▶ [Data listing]

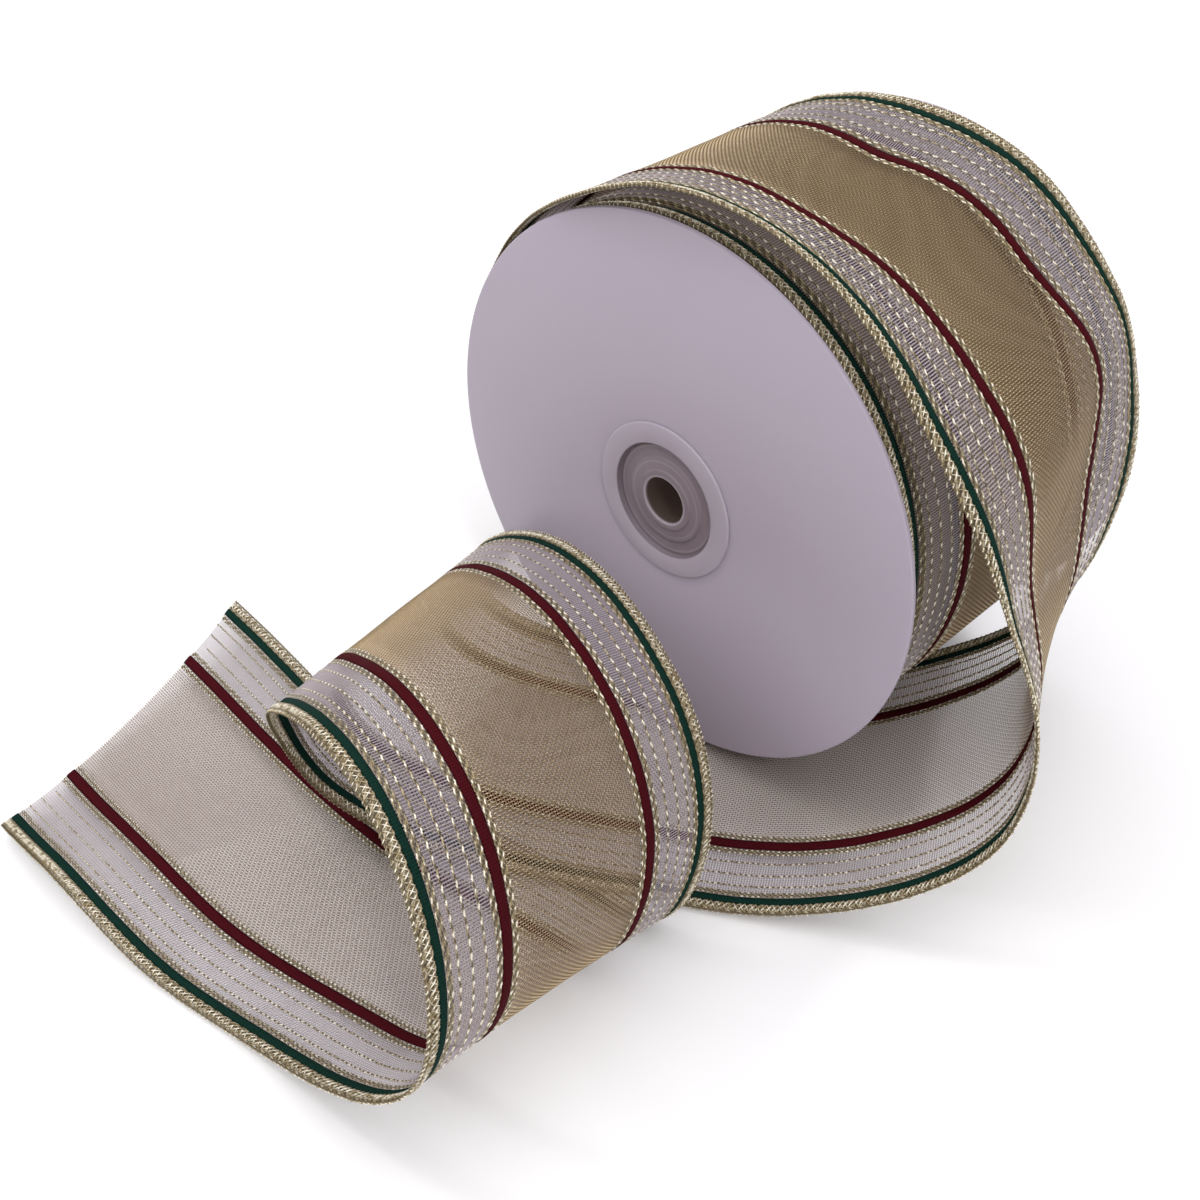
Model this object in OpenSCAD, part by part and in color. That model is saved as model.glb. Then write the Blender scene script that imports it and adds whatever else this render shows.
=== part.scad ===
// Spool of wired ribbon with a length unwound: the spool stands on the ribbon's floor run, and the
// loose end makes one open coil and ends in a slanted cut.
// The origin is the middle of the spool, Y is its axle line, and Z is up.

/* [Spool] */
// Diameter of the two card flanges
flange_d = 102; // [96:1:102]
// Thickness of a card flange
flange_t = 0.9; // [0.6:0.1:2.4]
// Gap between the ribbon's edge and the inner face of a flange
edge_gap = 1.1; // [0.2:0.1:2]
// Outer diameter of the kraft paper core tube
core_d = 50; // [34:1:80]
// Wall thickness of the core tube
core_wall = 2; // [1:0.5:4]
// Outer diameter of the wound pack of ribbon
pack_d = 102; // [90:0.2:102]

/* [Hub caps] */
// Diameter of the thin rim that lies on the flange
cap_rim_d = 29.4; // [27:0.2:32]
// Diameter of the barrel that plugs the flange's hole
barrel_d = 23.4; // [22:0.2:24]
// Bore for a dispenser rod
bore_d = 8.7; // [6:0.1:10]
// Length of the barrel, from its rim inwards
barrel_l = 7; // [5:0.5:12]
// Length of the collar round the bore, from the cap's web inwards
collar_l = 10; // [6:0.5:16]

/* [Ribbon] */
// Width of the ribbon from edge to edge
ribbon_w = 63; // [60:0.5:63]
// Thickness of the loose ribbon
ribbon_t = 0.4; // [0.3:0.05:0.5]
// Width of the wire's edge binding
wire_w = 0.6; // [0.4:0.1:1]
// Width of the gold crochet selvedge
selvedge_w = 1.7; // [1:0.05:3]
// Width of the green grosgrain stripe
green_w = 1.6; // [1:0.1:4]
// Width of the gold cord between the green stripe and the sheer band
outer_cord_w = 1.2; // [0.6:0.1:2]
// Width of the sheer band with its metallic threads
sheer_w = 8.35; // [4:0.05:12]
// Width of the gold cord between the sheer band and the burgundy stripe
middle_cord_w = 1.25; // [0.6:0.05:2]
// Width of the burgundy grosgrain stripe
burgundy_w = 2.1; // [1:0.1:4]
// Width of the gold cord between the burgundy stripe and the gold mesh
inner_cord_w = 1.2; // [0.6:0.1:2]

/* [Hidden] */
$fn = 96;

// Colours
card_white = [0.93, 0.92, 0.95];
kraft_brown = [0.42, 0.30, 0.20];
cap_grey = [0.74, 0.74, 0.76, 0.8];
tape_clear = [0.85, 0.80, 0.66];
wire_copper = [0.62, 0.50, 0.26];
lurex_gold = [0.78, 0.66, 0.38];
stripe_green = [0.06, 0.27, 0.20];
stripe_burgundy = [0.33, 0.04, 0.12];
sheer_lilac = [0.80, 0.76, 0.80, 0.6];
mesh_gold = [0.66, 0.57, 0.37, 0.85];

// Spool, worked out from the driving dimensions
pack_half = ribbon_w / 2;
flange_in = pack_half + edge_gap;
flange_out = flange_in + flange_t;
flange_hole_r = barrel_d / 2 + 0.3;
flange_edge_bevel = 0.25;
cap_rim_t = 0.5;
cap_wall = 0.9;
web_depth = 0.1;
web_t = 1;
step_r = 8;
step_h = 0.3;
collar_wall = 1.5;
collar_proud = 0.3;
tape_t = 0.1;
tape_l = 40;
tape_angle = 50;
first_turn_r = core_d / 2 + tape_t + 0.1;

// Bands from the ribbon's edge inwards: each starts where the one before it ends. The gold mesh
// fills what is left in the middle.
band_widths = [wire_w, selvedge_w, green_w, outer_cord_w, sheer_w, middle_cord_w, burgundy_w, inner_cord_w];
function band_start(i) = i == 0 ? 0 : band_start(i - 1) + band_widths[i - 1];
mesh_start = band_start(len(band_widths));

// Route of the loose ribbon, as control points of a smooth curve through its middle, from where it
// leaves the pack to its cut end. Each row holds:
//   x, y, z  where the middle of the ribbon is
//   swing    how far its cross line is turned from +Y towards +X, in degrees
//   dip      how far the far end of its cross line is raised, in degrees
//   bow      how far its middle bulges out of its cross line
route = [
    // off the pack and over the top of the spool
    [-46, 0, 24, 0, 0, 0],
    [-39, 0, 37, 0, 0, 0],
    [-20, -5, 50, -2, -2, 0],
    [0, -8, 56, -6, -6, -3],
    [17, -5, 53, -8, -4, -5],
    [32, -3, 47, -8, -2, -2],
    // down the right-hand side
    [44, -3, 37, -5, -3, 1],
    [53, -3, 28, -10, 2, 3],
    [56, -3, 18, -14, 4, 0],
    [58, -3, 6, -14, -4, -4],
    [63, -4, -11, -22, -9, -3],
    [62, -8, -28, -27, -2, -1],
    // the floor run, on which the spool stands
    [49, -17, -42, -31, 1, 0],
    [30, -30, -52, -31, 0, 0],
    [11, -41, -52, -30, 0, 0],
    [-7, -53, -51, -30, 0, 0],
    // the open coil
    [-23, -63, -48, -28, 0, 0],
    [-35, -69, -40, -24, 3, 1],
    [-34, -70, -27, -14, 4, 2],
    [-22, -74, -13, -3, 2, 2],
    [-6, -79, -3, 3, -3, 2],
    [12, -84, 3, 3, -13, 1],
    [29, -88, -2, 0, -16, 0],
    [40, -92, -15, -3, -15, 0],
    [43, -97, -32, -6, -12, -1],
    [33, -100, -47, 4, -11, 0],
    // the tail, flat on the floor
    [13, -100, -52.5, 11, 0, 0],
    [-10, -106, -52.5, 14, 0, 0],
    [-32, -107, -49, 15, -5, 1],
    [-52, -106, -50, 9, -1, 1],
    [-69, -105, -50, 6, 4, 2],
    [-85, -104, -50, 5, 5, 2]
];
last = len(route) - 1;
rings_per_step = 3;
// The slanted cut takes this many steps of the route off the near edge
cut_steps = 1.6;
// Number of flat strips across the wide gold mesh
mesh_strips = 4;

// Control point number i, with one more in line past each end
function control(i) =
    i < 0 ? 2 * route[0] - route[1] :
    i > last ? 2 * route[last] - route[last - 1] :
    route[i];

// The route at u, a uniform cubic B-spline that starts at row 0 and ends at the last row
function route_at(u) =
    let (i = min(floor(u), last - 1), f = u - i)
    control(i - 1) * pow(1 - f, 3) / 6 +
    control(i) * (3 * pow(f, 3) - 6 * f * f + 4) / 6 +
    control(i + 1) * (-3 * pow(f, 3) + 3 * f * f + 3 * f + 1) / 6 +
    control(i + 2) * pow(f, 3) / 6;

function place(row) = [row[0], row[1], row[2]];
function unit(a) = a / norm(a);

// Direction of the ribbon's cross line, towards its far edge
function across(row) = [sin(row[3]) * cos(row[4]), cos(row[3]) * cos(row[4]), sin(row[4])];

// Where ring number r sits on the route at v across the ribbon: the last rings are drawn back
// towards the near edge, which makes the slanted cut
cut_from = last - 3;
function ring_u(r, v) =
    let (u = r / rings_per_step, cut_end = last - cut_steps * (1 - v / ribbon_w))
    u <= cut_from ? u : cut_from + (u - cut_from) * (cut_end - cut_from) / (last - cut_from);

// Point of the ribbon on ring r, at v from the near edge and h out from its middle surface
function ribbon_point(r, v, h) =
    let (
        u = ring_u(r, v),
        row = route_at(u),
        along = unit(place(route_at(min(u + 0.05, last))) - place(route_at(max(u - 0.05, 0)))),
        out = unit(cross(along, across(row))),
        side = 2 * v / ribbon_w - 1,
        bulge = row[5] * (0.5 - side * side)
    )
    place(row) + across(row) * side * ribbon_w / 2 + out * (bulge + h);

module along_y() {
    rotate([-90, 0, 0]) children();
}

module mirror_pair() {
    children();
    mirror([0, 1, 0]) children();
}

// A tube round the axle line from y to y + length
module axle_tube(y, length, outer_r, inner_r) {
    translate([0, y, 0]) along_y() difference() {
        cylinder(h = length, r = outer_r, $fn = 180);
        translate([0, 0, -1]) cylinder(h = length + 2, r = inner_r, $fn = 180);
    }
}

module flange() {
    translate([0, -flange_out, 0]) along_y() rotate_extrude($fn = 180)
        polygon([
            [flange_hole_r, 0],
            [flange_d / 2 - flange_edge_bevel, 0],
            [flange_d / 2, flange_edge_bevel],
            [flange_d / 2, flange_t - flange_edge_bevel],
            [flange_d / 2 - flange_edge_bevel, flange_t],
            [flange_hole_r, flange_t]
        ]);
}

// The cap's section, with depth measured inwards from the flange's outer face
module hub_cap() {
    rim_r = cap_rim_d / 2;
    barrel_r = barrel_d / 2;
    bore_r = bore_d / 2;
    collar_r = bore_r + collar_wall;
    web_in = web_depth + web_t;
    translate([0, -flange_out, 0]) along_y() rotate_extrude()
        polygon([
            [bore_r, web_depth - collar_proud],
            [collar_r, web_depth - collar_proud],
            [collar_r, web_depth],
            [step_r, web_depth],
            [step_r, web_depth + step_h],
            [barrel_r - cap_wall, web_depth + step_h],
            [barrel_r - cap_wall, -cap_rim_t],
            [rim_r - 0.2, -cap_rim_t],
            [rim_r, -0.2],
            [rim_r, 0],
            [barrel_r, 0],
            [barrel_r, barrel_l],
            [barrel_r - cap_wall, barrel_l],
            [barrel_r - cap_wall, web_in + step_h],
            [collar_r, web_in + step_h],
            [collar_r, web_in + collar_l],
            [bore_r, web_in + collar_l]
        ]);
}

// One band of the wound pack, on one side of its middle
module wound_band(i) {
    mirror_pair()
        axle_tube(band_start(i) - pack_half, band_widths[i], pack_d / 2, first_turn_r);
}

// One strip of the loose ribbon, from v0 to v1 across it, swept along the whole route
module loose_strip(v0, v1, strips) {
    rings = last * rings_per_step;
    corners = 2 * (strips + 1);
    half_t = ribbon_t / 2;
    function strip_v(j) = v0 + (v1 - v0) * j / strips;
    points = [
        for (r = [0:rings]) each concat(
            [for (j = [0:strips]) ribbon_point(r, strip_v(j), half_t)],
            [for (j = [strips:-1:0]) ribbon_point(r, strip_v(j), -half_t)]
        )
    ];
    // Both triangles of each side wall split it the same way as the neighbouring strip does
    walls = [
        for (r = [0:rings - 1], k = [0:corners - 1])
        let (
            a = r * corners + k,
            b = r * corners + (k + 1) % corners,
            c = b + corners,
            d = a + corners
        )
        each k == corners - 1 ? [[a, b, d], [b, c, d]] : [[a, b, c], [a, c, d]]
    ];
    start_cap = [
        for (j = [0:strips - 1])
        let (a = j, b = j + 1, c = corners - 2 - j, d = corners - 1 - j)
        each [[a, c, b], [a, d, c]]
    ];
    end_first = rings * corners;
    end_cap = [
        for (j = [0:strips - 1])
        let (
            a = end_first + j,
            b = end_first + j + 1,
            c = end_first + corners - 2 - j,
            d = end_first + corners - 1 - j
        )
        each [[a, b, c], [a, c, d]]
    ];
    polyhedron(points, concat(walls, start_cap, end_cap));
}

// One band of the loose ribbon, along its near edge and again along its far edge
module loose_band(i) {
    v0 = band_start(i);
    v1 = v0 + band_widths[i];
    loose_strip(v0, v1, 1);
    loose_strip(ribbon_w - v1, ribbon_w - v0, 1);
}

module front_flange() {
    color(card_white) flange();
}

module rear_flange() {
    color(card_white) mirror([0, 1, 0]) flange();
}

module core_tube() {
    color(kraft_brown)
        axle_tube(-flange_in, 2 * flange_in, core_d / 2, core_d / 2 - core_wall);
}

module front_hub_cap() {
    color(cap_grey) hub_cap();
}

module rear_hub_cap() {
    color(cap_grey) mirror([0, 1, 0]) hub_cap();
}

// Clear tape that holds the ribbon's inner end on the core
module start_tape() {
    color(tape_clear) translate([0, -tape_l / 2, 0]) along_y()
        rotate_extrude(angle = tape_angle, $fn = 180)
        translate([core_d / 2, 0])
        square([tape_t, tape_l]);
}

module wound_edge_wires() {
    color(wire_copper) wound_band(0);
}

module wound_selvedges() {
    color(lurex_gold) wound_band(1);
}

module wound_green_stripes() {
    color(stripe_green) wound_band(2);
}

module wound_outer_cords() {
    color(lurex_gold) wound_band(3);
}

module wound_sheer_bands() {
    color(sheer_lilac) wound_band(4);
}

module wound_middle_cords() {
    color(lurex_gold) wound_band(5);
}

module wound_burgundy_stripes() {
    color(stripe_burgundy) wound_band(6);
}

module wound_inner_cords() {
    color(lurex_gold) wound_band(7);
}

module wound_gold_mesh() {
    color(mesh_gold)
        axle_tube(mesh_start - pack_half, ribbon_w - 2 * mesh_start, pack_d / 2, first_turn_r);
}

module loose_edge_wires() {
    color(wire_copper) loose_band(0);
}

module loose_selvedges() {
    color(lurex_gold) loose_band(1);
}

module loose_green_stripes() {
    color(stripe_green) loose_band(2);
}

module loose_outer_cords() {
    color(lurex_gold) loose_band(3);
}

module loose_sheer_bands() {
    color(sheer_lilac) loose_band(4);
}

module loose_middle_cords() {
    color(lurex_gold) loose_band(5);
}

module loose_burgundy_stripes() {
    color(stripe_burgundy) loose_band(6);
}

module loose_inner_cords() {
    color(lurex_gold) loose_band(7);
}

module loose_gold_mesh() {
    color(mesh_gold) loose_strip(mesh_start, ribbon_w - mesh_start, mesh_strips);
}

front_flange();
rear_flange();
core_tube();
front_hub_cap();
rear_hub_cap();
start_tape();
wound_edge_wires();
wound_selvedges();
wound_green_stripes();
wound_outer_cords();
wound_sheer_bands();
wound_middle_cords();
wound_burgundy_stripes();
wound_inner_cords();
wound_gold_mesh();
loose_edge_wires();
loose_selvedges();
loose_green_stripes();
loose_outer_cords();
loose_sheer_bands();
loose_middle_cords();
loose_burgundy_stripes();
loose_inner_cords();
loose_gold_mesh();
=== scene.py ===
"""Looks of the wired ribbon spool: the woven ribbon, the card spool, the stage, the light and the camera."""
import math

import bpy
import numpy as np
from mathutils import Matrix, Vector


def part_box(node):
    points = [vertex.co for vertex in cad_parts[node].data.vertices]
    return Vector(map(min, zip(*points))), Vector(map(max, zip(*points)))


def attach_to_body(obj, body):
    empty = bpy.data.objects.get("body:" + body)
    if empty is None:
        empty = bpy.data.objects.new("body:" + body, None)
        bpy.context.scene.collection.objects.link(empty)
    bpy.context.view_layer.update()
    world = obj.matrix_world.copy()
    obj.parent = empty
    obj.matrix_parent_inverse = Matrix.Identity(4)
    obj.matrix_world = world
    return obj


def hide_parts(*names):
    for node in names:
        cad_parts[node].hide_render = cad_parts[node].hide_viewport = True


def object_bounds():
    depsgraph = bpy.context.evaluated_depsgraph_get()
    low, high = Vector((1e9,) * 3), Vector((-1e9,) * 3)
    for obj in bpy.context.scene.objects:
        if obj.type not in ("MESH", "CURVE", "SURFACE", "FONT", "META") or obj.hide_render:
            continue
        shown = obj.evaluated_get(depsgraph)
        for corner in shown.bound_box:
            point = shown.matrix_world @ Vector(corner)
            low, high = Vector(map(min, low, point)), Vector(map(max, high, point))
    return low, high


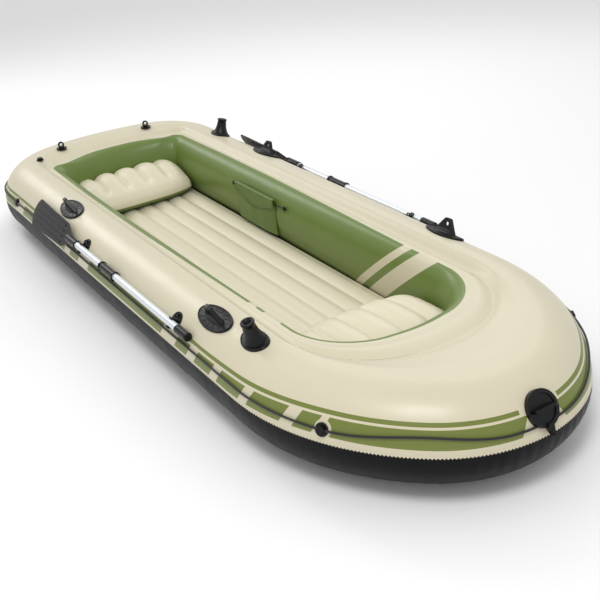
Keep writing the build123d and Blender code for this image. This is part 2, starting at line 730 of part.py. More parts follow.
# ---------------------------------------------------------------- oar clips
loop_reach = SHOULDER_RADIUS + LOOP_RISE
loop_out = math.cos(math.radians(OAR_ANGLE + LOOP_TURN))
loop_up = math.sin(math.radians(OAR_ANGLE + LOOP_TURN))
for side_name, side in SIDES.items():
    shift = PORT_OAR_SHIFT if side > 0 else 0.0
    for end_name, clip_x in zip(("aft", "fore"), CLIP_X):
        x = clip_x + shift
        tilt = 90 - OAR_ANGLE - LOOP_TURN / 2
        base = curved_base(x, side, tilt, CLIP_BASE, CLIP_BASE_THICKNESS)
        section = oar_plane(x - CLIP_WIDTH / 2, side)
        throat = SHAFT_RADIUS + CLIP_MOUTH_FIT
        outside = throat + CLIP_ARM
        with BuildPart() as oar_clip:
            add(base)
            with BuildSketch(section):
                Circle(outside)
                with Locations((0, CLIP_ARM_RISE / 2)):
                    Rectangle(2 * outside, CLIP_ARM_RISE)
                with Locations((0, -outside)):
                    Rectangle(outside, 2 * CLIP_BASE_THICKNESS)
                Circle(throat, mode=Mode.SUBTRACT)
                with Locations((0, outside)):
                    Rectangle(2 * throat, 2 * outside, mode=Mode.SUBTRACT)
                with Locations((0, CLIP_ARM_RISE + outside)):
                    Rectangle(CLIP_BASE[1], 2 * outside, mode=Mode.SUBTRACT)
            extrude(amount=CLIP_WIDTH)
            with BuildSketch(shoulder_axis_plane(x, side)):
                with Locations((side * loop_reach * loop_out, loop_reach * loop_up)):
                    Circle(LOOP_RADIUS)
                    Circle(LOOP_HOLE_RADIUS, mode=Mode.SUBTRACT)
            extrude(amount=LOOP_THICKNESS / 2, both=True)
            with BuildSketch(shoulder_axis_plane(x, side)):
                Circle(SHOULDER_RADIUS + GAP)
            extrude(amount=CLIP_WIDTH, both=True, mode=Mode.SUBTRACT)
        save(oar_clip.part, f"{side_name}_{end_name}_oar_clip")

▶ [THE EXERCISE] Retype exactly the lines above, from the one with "front_flange();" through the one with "depsgraph = bpy.context.evaluated_depsgraph_get()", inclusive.

▶ [RIGHT ANSWER]
front_flange();
rear_flange();
core_tube();
front_hub_cap();
rear_hub_cap();
start_tape();
wound_edge_wires();
wound_selvedges();
wound_green_stripes();
wound_outer_cords();
wound_sheer_bands();
wound_middle_cords();
wound_burgundy_stripes();
wound_inner_cords();
wound_gold_mesh();
loose_edge_wires();
loose_selvedges();
loose_green_stripes();
loose_outer_cords();
loose_sheer_bands();
loose_middle_cords();
loose_burgundy_stripes();
loose_inner_cords();
loose_gold_mesh();
=== scene.py ===
"""Looks of the wired ribbon spool: the woven ribbon, the card spool, the stage, the light and the camera."""
import math

import bpy
import numpy as np
from mathutils import Matrix, Vector


def part_box(node):
    points = [vertex.co for vertex in cad_parts[node].data.vertices]
    return Vector(map(min, zip(*points))), Vector(map(max, zip(*points)))


def attach_to_body(obj, body):
    empty = bpy.data.objects.get("body:" + body)
    if empty is None:
        empty = bpy.data.objects.new("body:" + body, None)
        bpy.context.scene.collection.objects.link(empty)
    bpy.context.view_layer.update()
    world = obj.matrix_world.copy()
    obj.parent = empty
    obj.matrix_parent_inverse = Matrix.Identity(4)
    obj.matrix_world = world
    return obj


def hide_parts(*names):
    for node in names:
        cad_parts[node].hide_render = cad_parts[node].hide_viewport = True


def object_bounds():
    depsgraph = bpy.context.evaluated_depsgraph_get()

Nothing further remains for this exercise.